What to work on —
Copy the data precisely, keeping every character.

Supplied information —
■ ■ ■ ■
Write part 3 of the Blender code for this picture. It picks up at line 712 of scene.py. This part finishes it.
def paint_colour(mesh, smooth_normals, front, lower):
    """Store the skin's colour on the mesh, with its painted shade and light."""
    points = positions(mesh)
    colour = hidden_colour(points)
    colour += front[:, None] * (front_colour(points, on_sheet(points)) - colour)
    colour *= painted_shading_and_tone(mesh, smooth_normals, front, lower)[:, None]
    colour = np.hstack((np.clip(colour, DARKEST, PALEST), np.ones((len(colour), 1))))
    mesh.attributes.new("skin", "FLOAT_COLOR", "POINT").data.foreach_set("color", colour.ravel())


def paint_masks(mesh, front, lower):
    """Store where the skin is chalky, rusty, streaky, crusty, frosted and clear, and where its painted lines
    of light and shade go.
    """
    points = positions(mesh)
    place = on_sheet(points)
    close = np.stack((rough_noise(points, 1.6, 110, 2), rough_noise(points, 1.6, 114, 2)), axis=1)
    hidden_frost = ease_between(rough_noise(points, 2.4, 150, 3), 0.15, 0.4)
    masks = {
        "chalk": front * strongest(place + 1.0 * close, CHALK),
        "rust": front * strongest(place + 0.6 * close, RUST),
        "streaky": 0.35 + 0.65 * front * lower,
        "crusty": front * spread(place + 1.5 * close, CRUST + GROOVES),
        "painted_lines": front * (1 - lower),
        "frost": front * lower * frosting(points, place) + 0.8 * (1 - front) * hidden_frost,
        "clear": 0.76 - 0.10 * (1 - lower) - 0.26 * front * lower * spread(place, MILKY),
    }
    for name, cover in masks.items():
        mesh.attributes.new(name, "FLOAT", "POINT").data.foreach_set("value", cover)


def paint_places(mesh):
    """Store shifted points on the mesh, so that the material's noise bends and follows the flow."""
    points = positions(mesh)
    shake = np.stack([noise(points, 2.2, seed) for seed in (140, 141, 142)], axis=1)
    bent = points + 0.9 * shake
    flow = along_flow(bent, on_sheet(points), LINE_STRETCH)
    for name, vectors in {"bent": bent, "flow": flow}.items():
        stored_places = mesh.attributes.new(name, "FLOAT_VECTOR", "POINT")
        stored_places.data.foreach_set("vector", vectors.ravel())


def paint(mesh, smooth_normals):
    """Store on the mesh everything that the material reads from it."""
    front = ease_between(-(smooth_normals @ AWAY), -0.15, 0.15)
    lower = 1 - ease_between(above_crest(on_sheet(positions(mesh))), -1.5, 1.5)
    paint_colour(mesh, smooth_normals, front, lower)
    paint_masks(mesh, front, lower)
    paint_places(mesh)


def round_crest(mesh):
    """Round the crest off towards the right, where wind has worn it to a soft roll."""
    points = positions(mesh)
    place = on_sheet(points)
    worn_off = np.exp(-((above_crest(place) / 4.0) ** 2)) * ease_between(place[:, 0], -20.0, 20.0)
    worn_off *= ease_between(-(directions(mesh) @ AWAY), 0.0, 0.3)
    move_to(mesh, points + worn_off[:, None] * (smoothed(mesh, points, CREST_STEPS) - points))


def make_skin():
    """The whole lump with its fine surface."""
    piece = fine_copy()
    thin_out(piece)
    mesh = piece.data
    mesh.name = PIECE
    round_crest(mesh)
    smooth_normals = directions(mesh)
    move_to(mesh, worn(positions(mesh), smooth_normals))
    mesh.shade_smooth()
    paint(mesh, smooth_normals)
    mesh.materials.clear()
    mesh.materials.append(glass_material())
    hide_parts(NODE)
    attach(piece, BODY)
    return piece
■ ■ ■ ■
Written solution —
Write part 3 of the Blender code for this picture. It picks up at line 712 of scene.py. This part finishes it.
def paint_colour(mesh, smooth_normals, front, lower):
    """Store the skin's colour on the mesh, with its painted shade and light."""
    points = positions(mesh)
    colour = hidden_colour(points)
    colour += front[:, None] * (front_colour(points, on_sheet(points)) - colour)
    colour *= painted_shading_and_tone(mesh, smooth_normals, front, lower)[:, None]
    colour = np.hstack((np.clip(colour, DARKEST, PALEST), np.ones((len(colour), 1))))
    mesh.attributes.new("skin", "FLOAT_COLOR", "POINT").data.foreach_set("color", colour.ravel())


def paint_masks(mesh, front, lower):
    """Store where the skin is chalky, rusty, streaky, crusty, frosted and clear, and where its painted lines
    of light and shade go.
    """
    points = positions(mesh)
    place = on_sheet(points)
    close = np.stack((rough_noise(points, 1.6, 110, 2), rough_noise(points, 1.6, 114, 2)), axis=1)
    hidden_frost = ease_between(rough_noise(points, 2.4, 150, 3), 0.15, 0.4)
    masks = {
        "chalk": front * strongest(place + 1.0 * close, CHALK),
        "rust": front * strongest(place + 0.6 * close, RUST),
        "streaky": 0.35 + 0.65 * front * lower,
        "crusty": front * spread(place + 1.5 * close, CRUST + GROOVES),
        "painted_lines": front * (1 - lower),
        "frost": front * lower * frosting(points, place) + 0.8 * (1 - front) * hidden_frost,
        "clear": 0.76 - 0.10 * (1 - lower) - 0.26 * front * lower * spread(place, MILKY),
    }
    for name, cover in masks.items():
        mesh.attributes.new(name, "FLOAT", "POINT").data.foreach_set("value", cover)


def paint_places(mesh):
    """Store shifted points on the mesh, so that the material's noise bends and follows the flow."""
    points = positions(mesh)
    shake = np.stack([noise(points, 2.2, seed) for seed in (140, 141, 142)], axis=1)
    bent = points + 0.9 * shake
    flow = along_flow(bent, on_sheet(points), LINE_STRETCH)
    for name, vectors in {"bent": bent, "flow": flow}.items():
        stored_places = mesh.attributes.new(name, "FLOAT_VECTOR", "POINT")
        stored_places.data.foreach_set("vector", vectors.ravel())


def paint(mesh, smooth_normals):
    """Store on the mesh everything that the material reads from it."""
    front = ease_between(-(smooth_normals @ AWAY), -0.15, 0.15)
    lower = 1 - ease_between(above_crest(on_sheet(positions(mesh))), -1.5, 1.5)
    paint_colour(mesh, smooth_normals, front, lower)
    paint_masks(mesh, front, lower)
    paint_places(mesh)


def round_crest(mesh):
    """Round the crest off towards the right, where wind has worn it to a soft roll."""
    points = positions(mesh)
    place = on_sheet(points)
    worn_off = np.exp(-((above_crest(place) / 4.0) ** 2)) * ease_between(place[:, 0], -20.0, 20.0)
    worn_off *= ease_between(-(directions(mesh) @ AWAY), 0.0, 0.3)
    move_to(mesh, points + worn_off[:, None] * (smoothed(mesh, points, CREST_STEPS) - points))


def make_skin():
    """The whole lump with its fine surface."""
    piece = fine_copy()
    thin_out(piece)
    mesh = piece.data
    mesh.name = PIECE
    round_crest(mesh)
    smooth_normals = directions(mesh)
    move_to(mesh, worn(positions(mesh), smooth_normals))
    mesh.shade_smooth()
    paint(mesh, smooth_normals)
    mesh.materials.clear()
    mesh.materials.append(glass_material())
    hide_parts(NODE)
    attach(piece, BODY)
    return piece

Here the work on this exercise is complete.